Muito atentos à inflação

O otimismo em torno da robustez da economia norte-americana funciona como uma faca de dois gumes para o banco central. Os EUA continuaram a registar no segundo trimestre dados sólidos de crescimento; no início de junho o desemprego caiu para os 3,8% (níveis mínimos desde o ano 2000), e a inflação já ronda o objetivo final dos 2%. Ou seja, a Fed apresentava-se no seu encontro de junho com a possibilidade muito real de executar outra subida de taxas de juro, e os mercados refletiram no preço esta possibilidade de forma muito ajustada: segundo Bloomberg, imediatamente antes da reunião do FOMC, o mercado estava a refletir no preço cerca de 82% de probabilidades de uma subida de 25 pontos base.
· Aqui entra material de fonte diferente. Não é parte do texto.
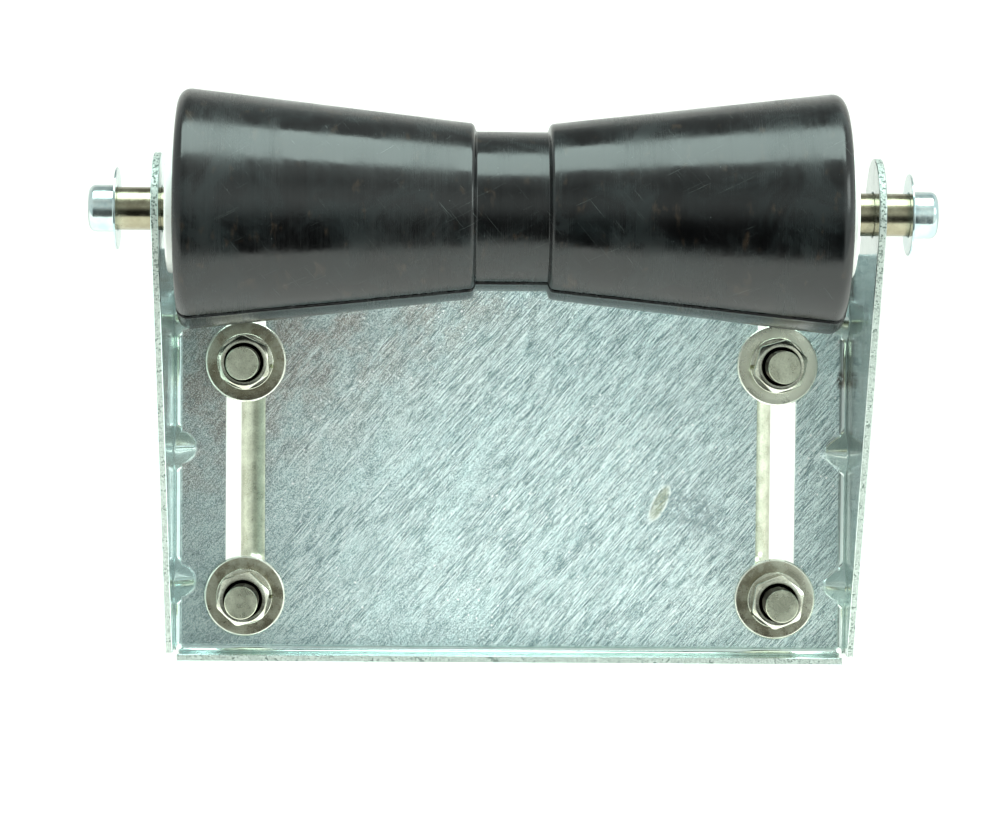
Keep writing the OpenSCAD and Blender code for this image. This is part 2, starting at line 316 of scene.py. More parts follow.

De facto, o banco central também aumentou as suas previsões para o crescimento do PIB (de 2,7% para 2,8%) e diminuiu a sua previsão para o desemprego em duas décimas, para 3,6%. E o mais importante: a inflação já se situa acima do seu próprio objetivo, ao aumentar a previsão para 2,1% para 2018.

“Embora a próxima subida já esteja descontada, e não é de longe uma novidade para o mercado, a nossa atenção continua focada na forma da curva de yields e em como os membros do FOMC se posicionam face a esta circunstância”, comenta Mark Holman, gestor da TwentyFour AM (boutique da Vontobel AM). O especialista lembra que, esta semana, o spread entre as obrigações a 2 anos e as obrigações a 10 anos ultrapassou os 42 pontos base, “o que representa a forma mais plana em que a curva esteve desde 2007.” E fornece outro dado muito relevante: “A última vez que a Fed subiu taxas com uma curva tão plana foi em junho de 2006 e esta foi a última subida numa série de 17 subidas de taxas em dois anos”.

Esta foi a sétima subida de taxas da Fed desde os finais de 2015, mas como a curva está tão plana como a de 2006, Holman acha legítimo prestar muita atenção às mensagens que Powell irá dizer nos próximos meses, “uma vez que temos sérias dúvidas de que o FOMC esteja disposto a pôr em prática todas as subidas que os seus membros preveem atualmente, principalmente se este achatamento continuar”.

Andrea Ianelli, diretor de investimentos de obrigações da Fidelity International, acredita que a sinalização de outras duas subidas de taxas para o resto do ano “poderá desencadear outro intervalo ascendente no dólar e outra ronda de intolerância ao risco, uma vez que os ativos de risco aumentaram a sua sensibilidade às subidas das taxas norte-americanas e aos custos de financiamento”.

Assim, Ianelli resgata um argumento que a Fed teve há uns anos: embora o banco central deva zelar pelo bom funcionamento da economia norte-americana, “não pode evitar o impacto que as suas decisões têm nas condições financeiras em todo o mundo e que trabalhou muito para guiar as expectativas do mercado até ao período que nos encontramos agora”. Ou seja, o especialista descarta a ideia de que a Fed possa dar passos mais agressivos se acreditar, assim, que pode prejudicar os mercados internacionais.

James McCann, economista senior global da Aberdeen Standard Investments, acrescenta às observações anteriores que não só eram de se esperar ajustes nas declarações da Fed, como também "será necessário atualizar a linguagem ”. O especialista alerta para a extrema precisão e delicadeza que a Fed deverá ter com a sua política de comunicação, para manter o processo de normalização sem grandes alterações. “O equilíbrio entre o sucesso e o fracasso é ténue”, conclui.